>> start The records

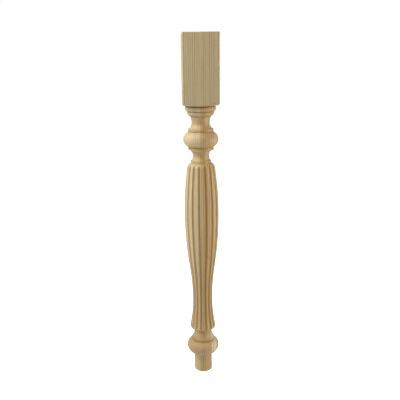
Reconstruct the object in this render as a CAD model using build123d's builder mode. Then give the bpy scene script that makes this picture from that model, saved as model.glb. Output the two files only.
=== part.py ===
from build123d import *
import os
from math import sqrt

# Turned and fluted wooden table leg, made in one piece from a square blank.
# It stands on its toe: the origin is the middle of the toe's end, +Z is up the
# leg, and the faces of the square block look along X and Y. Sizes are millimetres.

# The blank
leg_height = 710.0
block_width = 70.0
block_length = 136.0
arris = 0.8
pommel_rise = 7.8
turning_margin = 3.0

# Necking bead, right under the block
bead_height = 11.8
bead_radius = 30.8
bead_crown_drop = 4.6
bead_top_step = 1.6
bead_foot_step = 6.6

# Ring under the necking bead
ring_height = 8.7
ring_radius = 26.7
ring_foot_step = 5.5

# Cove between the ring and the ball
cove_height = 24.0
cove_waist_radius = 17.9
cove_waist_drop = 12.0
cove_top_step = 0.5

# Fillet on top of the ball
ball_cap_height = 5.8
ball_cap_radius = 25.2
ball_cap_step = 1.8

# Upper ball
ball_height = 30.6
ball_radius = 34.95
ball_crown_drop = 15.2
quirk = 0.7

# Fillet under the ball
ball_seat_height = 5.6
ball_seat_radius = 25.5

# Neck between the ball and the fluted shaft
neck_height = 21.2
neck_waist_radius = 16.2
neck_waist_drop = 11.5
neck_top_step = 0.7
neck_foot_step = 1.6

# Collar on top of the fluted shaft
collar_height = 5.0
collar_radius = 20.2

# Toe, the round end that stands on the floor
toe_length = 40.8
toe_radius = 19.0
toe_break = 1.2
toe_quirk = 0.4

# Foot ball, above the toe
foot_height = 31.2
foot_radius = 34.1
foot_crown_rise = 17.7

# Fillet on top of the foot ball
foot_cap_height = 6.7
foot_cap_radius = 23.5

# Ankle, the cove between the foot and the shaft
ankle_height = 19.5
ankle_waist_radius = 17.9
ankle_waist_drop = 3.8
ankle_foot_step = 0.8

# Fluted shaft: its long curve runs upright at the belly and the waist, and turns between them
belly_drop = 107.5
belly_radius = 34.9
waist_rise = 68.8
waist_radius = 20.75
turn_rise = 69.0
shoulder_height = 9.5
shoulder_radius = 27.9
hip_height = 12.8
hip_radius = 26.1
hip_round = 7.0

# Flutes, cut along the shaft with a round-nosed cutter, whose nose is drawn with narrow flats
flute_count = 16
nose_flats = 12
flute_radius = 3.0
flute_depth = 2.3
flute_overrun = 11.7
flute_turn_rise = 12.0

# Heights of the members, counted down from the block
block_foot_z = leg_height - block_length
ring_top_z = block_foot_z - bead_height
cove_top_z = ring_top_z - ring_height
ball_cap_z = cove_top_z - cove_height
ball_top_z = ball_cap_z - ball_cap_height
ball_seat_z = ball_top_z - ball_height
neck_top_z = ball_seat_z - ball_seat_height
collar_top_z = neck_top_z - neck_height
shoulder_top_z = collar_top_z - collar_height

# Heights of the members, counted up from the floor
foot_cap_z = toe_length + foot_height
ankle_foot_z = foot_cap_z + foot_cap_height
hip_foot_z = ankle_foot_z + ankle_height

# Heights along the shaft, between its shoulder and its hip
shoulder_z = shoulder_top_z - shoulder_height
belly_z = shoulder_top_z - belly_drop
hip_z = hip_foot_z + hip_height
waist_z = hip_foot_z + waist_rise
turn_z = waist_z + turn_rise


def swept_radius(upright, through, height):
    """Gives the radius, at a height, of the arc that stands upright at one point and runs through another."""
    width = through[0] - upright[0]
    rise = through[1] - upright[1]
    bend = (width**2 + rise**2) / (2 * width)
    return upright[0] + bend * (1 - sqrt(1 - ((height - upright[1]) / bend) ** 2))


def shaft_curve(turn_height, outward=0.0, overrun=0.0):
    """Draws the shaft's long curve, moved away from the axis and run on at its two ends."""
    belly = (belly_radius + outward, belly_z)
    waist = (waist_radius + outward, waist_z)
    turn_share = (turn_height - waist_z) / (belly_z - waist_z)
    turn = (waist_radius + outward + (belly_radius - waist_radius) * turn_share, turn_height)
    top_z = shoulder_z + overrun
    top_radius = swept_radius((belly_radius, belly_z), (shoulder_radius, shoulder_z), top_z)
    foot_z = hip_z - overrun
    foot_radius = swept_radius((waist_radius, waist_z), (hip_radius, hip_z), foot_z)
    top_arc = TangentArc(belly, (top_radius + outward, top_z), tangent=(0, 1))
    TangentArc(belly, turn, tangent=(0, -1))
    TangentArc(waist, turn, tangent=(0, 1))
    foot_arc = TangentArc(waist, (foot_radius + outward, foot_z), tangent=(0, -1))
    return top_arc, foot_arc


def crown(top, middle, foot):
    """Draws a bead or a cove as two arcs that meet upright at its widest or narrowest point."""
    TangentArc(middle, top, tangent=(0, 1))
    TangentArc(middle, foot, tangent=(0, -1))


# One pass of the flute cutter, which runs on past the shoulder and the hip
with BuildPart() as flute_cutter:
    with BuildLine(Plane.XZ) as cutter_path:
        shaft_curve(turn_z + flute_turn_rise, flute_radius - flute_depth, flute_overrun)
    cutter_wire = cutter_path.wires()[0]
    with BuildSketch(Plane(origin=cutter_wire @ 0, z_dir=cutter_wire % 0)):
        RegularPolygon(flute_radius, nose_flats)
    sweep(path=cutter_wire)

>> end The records
>> start The records

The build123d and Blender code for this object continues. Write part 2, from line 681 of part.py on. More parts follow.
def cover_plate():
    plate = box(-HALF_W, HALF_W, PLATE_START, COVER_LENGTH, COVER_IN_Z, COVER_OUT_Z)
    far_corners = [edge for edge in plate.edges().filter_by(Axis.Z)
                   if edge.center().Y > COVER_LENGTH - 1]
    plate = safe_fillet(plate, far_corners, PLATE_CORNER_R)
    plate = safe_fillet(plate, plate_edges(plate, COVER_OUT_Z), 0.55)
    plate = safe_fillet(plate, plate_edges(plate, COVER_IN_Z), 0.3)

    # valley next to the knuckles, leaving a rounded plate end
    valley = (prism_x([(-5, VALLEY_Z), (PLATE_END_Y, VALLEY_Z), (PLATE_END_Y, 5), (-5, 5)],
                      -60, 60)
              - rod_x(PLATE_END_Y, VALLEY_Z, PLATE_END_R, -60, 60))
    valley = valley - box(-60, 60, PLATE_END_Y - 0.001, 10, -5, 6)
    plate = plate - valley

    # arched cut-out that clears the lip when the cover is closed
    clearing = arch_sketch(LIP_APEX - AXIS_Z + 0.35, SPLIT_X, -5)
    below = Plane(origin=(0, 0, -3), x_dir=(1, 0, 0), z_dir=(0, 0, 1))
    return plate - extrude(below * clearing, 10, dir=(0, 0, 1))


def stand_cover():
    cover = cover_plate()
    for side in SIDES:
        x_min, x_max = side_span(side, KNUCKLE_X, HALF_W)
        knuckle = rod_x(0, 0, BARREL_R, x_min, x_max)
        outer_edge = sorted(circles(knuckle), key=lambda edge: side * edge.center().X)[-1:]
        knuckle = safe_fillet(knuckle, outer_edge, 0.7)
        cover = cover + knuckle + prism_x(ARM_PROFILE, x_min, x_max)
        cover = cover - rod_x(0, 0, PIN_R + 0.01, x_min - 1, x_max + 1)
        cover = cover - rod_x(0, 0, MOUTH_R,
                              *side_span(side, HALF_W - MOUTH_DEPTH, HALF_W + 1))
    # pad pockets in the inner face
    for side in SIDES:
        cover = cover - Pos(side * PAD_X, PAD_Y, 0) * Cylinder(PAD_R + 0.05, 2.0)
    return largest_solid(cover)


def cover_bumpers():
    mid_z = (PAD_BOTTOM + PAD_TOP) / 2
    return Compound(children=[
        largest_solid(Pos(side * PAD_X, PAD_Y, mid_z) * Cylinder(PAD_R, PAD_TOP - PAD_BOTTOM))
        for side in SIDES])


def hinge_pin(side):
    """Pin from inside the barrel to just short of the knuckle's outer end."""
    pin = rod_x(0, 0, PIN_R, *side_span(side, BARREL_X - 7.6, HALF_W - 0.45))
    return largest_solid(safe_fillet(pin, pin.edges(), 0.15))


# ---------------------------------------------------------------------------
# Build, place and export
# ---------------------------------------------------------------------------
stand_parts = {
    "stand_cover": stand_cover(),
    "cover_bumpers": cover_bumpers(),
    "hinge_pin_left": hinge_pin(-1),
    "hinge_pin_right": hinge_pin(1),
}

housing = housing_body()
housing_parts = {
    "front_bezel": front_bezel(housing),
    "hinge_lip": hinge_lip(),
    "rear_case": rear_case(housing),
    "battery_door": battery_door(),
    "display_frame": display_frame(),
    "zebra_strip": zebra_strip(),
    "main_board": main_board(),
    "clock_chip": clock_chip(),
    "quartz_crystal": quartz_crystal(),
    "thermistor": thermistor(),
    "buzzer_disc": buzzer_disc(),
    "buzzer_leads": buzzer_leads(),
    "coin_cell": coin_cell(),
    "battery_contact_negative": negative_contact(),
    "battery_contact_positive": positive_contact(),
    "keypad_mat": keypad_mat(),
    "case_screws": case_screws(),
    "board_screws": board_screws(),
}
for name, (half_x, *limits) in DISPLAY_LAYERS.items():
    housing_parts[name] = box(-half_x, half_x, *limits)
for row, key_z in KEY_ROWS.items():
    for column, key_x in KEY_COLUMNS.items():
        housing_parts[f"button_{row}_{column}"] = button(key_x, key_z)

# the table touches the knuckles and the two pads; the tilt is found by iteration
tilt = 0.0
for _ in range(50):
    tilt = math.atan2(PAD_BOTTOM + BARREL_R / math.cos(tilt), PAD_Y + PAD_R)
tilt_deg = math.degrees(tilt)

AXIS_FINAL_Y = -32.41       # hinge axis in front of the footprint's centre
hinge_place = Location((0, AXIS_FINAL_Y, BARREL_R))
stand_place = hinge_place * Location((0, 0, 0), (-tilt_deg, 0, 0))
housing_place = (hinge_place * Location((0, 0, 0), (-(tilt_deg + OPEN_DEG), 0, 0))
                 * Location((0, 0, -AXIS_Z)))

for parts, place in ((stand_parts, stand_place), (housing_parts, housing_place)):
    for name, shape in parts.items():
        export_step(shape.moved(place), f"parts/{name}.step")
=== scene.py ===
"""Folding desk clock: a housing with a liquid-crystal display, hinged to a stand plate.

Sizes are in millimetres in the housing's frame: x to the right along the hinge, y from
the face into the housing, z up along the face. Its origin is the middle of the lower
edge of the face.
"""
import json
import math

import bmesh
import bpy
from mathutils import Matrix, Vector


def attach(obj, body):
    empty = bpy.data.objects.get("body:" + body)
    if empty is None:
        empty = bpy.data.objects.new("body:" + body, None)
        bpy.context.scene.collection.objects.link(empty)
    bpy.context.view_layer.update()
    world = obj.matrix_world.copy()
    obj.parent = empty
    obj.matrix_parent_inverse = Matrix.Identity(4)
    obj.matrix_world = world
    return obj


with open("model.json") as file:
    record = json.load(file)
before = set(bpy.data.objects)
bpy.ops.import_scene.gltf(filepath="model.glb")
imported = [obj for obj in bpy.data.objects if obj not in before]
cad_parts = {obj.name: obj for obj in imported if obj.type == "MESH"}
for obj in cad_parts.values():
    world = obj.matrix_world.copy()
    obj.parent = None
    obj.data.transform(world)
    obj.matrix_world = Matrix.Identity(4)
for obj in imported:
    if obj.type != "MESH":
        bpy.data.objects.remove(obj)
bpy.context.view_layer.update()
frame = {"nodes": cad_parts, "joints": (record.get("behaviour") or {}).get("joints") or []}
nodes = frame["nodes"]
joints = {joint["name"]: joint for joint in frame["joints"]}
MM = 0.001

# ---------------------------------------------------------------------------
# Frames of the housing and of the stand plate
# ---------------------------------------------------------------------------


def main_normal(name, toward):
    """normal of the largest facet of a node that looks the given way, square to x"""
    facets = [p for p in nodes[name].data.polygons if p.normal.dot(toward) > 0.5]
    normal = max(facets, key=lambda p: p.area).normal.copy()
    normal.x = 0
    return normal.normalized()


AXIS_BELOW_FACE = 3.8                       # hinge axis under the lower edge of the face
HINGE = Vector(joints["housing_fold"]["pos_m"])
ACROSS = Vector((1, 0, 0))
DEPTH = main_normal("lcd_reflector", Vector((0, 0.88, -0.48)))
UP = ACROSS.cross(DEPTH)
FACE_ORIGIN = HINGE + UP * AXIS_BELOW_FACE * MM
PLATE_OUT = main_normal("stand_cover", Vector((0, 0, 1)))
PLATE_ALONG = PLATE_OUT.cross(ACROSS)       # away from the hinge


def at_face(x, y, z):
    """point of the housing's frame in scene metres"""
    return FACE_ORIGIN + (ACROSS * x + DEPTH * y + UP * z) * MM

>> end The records

Exercise goal
Set down exactly the lines from the line that contains "for parts, place" to the line that contains "if empty is", both lines included, and nothing more.

Answer in full
for parts, place in ((stand_parts, stand_place), (housing_parts, housing_place)):
    for name, shape in parts.items():
        export_step(shape.moved(place), f"parts/{name}.step")
=== scene.py ===
"""Folding desk clock: a housing with a liquid-crystal display, hinged to a stand plate.

Sizes are in millimetres in the housing's frame: x to the right along the hinge, y from
the face into the housing, z up along the face. Its origin is the middle of the lower
edge of the face.
"""
import json
import math

import bmesh
import bpy
from mathutils import Matrix, Vector


def attach(obj, body):
    empty = bpy.data.objects.get("body:" + body)
    if empty is None:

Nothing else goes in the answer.